*Information shown*.
--------------------

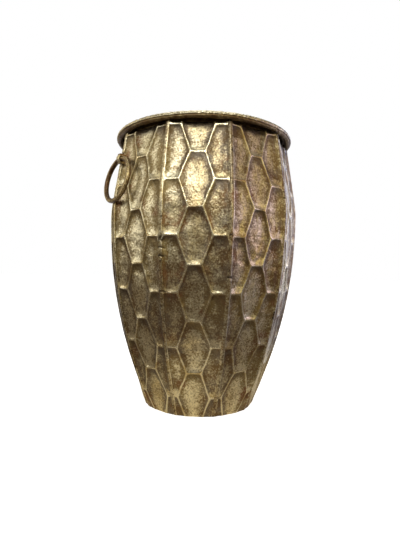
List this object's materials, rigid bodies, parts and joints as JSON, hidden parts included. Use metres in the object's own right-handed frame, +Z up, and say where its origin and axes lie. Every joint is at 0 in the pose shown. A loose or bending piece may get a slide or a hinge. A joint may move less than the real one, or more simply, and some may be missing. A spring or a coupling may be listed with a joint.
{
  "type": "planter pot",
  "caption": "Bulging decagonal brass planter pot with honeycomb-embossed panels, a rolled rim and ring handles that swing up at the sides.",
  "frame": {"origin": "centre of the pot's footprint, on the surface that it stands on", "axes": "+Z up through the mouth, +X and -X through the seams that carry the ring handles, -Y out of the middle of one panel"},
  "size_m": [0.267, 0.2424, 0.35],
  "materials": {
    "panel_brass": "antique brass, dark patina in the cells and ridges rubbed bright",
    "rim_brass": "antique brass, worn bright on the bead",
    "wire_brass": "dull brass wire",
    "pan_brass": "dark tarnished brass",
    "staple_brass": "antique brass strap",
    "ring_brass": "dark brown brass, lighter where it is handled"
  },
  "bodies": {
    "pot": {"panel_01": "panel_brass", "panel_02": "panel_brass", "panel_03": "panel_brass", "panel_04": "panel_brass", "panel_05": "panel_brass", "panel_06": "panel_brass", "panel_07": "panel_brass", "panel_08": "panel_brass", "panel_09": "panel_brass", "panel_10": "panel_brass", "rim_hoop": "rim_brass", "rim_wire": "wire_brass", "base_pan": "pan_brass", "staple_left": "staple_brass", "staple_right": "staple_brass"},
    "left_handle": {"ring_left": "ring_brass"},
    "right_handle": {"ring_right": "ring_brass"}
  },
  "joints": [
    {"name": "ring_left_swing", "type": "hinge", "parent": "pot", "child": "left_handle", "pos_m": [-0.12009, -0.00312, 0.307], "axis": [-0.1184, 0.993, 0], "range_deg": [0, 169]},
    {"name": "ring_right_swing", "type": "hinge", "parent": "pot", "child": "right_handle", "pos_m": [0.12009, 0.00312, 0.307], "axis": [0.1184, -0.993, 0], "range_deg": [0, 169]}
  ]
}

--------------------

*Short exercise*. Word for word, quote all of the data above.

*Result of this exercise*.
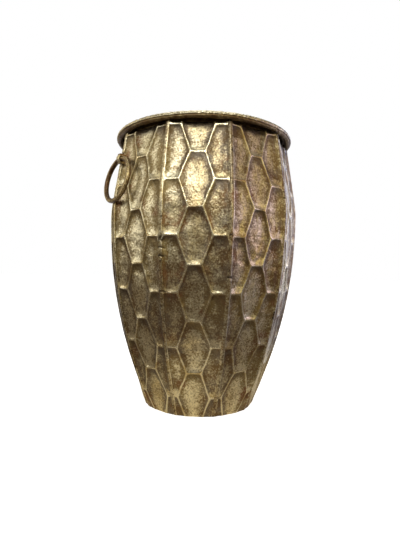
List this object's materials, rigid bodies, parts and joints as JSON, hidden parts included. Use metres in the object's own right-handed frame, +Z up, and say where its origin and axes lie. Every joint is at 0 in the pose shown. A loose or bending piece may get a slide or a hinge. A joint may move less than the real one, or more simply, and some may be missing. A spring or a coupling may be listed with a joint.
{
  "type": "planter pot",
  "caption": "Bulging decagonal brass planter pot with honeycomb-embossed panels, a rolled rim and ring handles that swing up at the sides.",
  "frame": {"origin": "centre of the pot's footprint, on the surface that it stands on", "axes": "+Z up through the mouth, +X and -X through the seams that carry the ring handles, -Y out of the middle of one panel"},
  "size_m": [0.267, 0.2424, 0.35],
  "materials": {
    "panel_brass": "antique brass, dark patina in the cells and ridges rubbed bright",
    "rim_brass": "antique brass, worn bright on the bead",
    "wire_brass": "dull brass wire",
    "pan_brass": "dark tarnished brass",
    "staple_brass": "antique brass strap",
    "ring_brass": "dark brown brass, lighter where it is handled"
  },
  "bodies": {
    "pot": {"panel_01": "panel_brass", "panel_02": "panel_brass", "panel_03": "panel_brass", "panel_04": "panel_brass", "panel_05": "panel_brass", "panel_06": "panel_brass", "panel_07": "panel_brass", "panel_08": "panel_brass", "panel_09": "panel_brass", "panel_10": "panel_brass", "rim_hoop": "rim_brass", "rim_wire": "wire_brass", "base_pan": "pan_brass", "staple_left": "staple_brass", "staple_right": "staple_brass"},
    "left_handle": {"ring_left": "ring_brass"},
    "right_handle": {"ring_right": "ring_brass"}
  },
  "joints": [
    {"name": "ring_left_swing", "type": "hinge", "parent": "pot", "child": "left_handle", "pos_m": [-0.12009, -0.00312, 0.307], "axis": [-0.1184, 0.993, 0], "range_deg": [0, 169]},
    {"name": "ring_right_swing", "type": "hinge", "parent": "pot", "child": "right_handle", "pos_m": [0.12009, 0.00312, 0.307], "axis": [0.1184, -0.993, 0], "range_deg": [0, 169]}
  ]
}